ACCESS_TOKEN=${accessToken}
CHANGO_QUERY_EXEC_URL=${changoQueryExecUrl}

#echo "ACCESS_TOKEN: $ACCESS_TOKEN"
echo "CHANGO_QUERY_EXEC_URL: $CHANGO_QUERY_EXEC_URL"

# request.
http_response=$(curl -sS -o response.txt -w "%{response_code}" -XPOST -H "Authorization: Bearer $ACCESS_TOKEN" \
$CHANGO_QUERY_EXEC_URL/v1/trino/exec-query-flow \
--data-urlencode "flow=$(cat $FLOW_PATH)" \
)
if [ $http_response != "200" ]; then
    echo "Failed!"
    cat response.txt
    exit 1;
else
    echo "Succeeded."
    cat response.txt
    exit 0;
fi

In addition to shell file, you can create a configuration file called config.properties like this.

changoQueryExecUrl=http://cp-3.chango.private:8009
accessToken=<chango-credential>

Then, you can run query exec runner shell file as follows, for example.

/home/spark/chango-etl-example/runner/trino-query-exec.sh \
--config-path=/home/spark/chango-etl-example/configure/config.properties \
--flow-path=/home/spark/chango-etl-example/etl/metrics/postgresql-to-iceberg.yaml \
;

Create Azkaban Project

You need to create flow file called metrics.flow of Azkaban like this.

---
config:
  failure.emails: admin@your-domain.com

nodes:
  - name: start
    type: noop

  - name: "pg-metrics-to-iceberg"
    type: command
    config:
      command: |-
        ssh spark@cp-1.chango.private " \
        /home/spark/chango-etl-example/runner/trino-query-exec.sh \
        --config-path=/home/spark/chango-etl-example/configure/config.properties \
        --flow-path=/home/spark/chango-etl-example/etl/metrics/postgresql-to-iceberg.yaml \
        ;
        "
    dependsOn:
      - start

  - name: end
    type: noop
    dependsOn:
      - "pg-metrics-to-iceberg"

This azkaban flow file shows DAG to run remote shell files which send query flow to Chango Query Exec.
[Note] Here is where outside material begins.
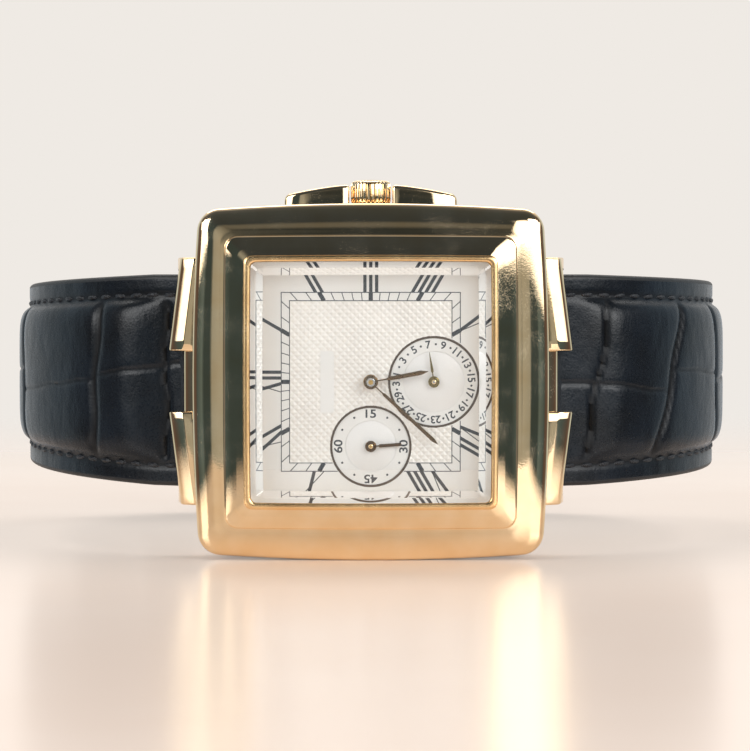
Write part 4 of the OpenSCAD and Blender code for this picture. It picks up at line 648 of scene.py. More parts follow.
def bar(a, b, wide):
    """Outline of a straight stroke."""
    a, b = np.array(a, float), np.array(b, float)
    along = (b - a) / np.linalg.norm(b - a)
    side = np.array([-along[1], along[0]])
    return [a - side * wide / 2, b - side * wide / 2, b + side * wide / 2, a + side * wide / 2]


def printed_ring(centre, r_in, r_out, level, n=160):
    top = level + PRINT_THICK
    return turned([(level, r_in), (level, r_out), (top, r_out), (top, r_in)], centre, n)


def edge_point(angle, half):
    """Where the ray of a dial angle meets the square of that half width."""
    d = hour_direction(angle)
    return d * half / max(abs(d))


def clipped(shape, keep):
    """Outline cut to the side of a line where keep(point) is positive."""
    out = []
    for k in range(len(shape)):
        a, b = np.array(shape[k]), np.array(shape[(k + 1) % len(shape)])
        fa, fb = keep(a), keep(b)
        if fa >= 0:
            out.append(a)
        if (fa >= 0) != (fb >= 0):
            out.append(a + (b - a) * fa / (fa - fb))
    return out


def numeral_shapes(angle, word):
    """Strokes of a Roman numeral, parallel to the ray of its hour, standing on the track."""
    d = hour_direction(angle)
    side = np.array([-d[1], d[0]])
    axis = int(abs(d[1]) > abs(d[0]))
    sign = 1 if d[axis] > 0 else -1
    at = -sum(LETTER_WIDTH[c] for c in word) / 2
    middle = edge_point(angle, NUMERAL_MIDDLE)
    shapes = []

    def on_ray(offset, half):
        # A point on the line parallel to the ray, shifted sideways, where it meets the square
        base = middle + side * offset
        return base + d * (half - sign * base[axis]) / abs(d[axis])

    # Read from the centre, the word runs clockwise, with the foot of each letter inside
    for c in word:
        mid = at + LETTER_WIDTH[c] / 2
        strokes = {"I": [(mid, mid, STROKE)],
                   "V": [(mid, mid - 0.42, STROKE), (mid + 0.06, mid + 0.46, THIN)],
                   "X": [(mid + 0.40, mid - 0.40, STROKE), (mid - 0.42, mid + 0.42, THIN)]}[c]
        for foot, head, wide in strokes:
            a, b = on_ray(-foot, NUMERAL_IN), on_ray(-head, NUMERAL_OUT)
            along = (b - a) / np.linalg.norm(b - a)
            shape = bar(a - along * 0.8, b + along * 0.8, wide)
            shape = clipped(shape, lambda p: sign * p[axis] - NUMERAL_IN)
            shapes.append(clipped(shape, lambda p: NUMERAL_OUT - sign * p[axis]))
        at += LETTER_WIDTH[c]
    return shapes


def figures(name, words, height, wide, level):
    """Printed figures: each word is its text, centre and turn in degrees on the lying watch."""
    parts = []
    for text, centre, turn in words:
        curve = bpy.data.curves.new("figure", "FONT")
        curve.body = text
        curve.size = height * 1.38
        curve.space_character = 0.98
        curve.offset = 0.022
        obj = bpy.data.objects.new("figure", curve)
        mesh = bpy.data.meshes.new_from_object(obj)
        c, s = cos(radians(turn)), sin(radians(turn))
        flat = np.array([v.co[:2] for v in mesh.vertices])
        flat = (flat - (flat.min(0) + flat.max(0)) / 2) * (wide, 1.0)
        x = centre[0] + flat[:, 0] * c - flat[:, 1] * s
        y = centre[1] + flat[:, 0] * s + flat[:, 1] * c
        parts.append((at_height(np.column_stack([x, y]), level),
                      [tuple(p.vertices) for p in mesh.polygons]))
        bpy.data.objects.remove(obj)
    piece(name, joined(parts), numeral_ink, smooth=False)


def dial_print():
    top, low = DIAL_TOP + PRINT_LIFT, DIAL_TOP - DIAL_STEP + PRINT_LIFT
    shapes = []
    for angle, word in NUMERALS.items():
        shapes += numeral_shapes(angle, word)

    def clear_of_small_dials(*places):
        return all(dist(p, centre) > r + PRINT_GAP for p in places for centre, r in SMALL_DIALS)

    # Minute track: two square lines with a tick for every minute and a block for every hour
    track = []
    for half in (TRACK_OUT, TRACK_IN):
        for c, s in ((1, 0), (0, 1), (-1, 0), (0, -1)):
            ends = np.linspace(-half - TRACK_LINE / 2, half + TRACK_LINE / 2, 121)
            line = [np.array([half * c - a * s, half * s + a * c]) for a in ends]
            track += [bar(a, b, TRACK_LINE) for a, b in zip(line, line[1:])
                      if clear_of_small_dials(a, b)]
    for minute in range(60):
        a, b = edge_point(minute * 6, TRACK_IN), edge_point(minute * 6, TRACK_OUT)
        if clear_of_small_dials(a, b):
            if minute % 5:
                track.append(bar(a, b, TRACK_LINE))
            else:
                shapes.append(bar(a, b, HOUR_BLOCK))
    printed("numerals", shapes, numeral_ink, top)
    printed("minute_track", track, track_ink, top)
    # Edge lines and figures of the two small dials
    rings = [printed_ring(centre, r - RING_LINE_HALF, r + RING_LINE_HALF, top)
             for centre, r in SMALL_DIALS]
    piece("small_dial_rings", joined(rings), ring_ink, smooth=False)
    dates, dots = [], []
    for day in range(1, 32):
        d = hour_direction(day * 360 / 31)
        place = np.array(DATE_AT) + d * DATE_FIGURES_R
        if day % 2:
            dates.append((str(day), place, degrees(atan2(d[1], d[0])) - 90))
        else:
            dots.append(place)
    # The figures of the seconds stand outwards, but for the last, which stands as the first does
    seconds = []
    for text, angle, turn in (("60", 0, 90), ("15", 90, 0), ("30", 180, 90), ("45", 270, 180)):
        place = np.array(SECONDS_AT) + hour_direction(angle) * SECONDS_FIGURES_R
        seconds.append((text, place, turn))
        for shift in (30, 60):
            dots.append(np.array(SECONDS_AT) + hour_direction(angle + shift) * SECONDS_DOTS_R)
    figures("date_figures", dates, 0.76, 1.02, low)
    figures("seconds_figures", seconds, 0.84, 1.18, low)
    dots = [printed_ring(p, 0.01, 0.11, low, n=16) for p in dots]
    piece("small_dial_dots", joined(dots), numeral_ink, smooth=False)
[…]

Create a metadata file called flow20.project for azkaban project.

azkaban-flow-version: 2.0

All the files here created for now should be managed by source control system like git.

Create Azkaban project file as zip.

# package azkaban project file.
zip metrics.zip metrics.flow flow20.project 

# move to /tmp.
mv metrics.zip /tmp

Upload azkaban project file on Flow Query Execution Node where Azkaban CLI needs to be installed.

sudo su - azkabancli;
source venv/bin/activate;
azkaban upload \
-c \
-p metrics \
-u azkaban:<azkban-password>@http://cp-1.chango.private:28081 \
/tmp/metrics.zip \
;

You can also update azkaban project as follows.

sudo su - azkabancli;
source venv/bin/activate;
azkaban upload \
-p metrics \
-u azkaban:<azkban-password>@http://cp-1.chango.private:28081 \
/tmp/metrics.zip \
;

<azkban-password> is azkaban password. Default password is azkaban.

After uploading azkaban project, project is shown like this.

The flow of created azkaban project looks like this.

Run Azkaban Flow to run Trino ETL Queries

If you run azkaban flow, it looks like the following picture.

You can also see the executed job log.

Schedule Azkaban Project

In order to run Trino ETL jobs periodically, you need to schedule in Azkaban like this.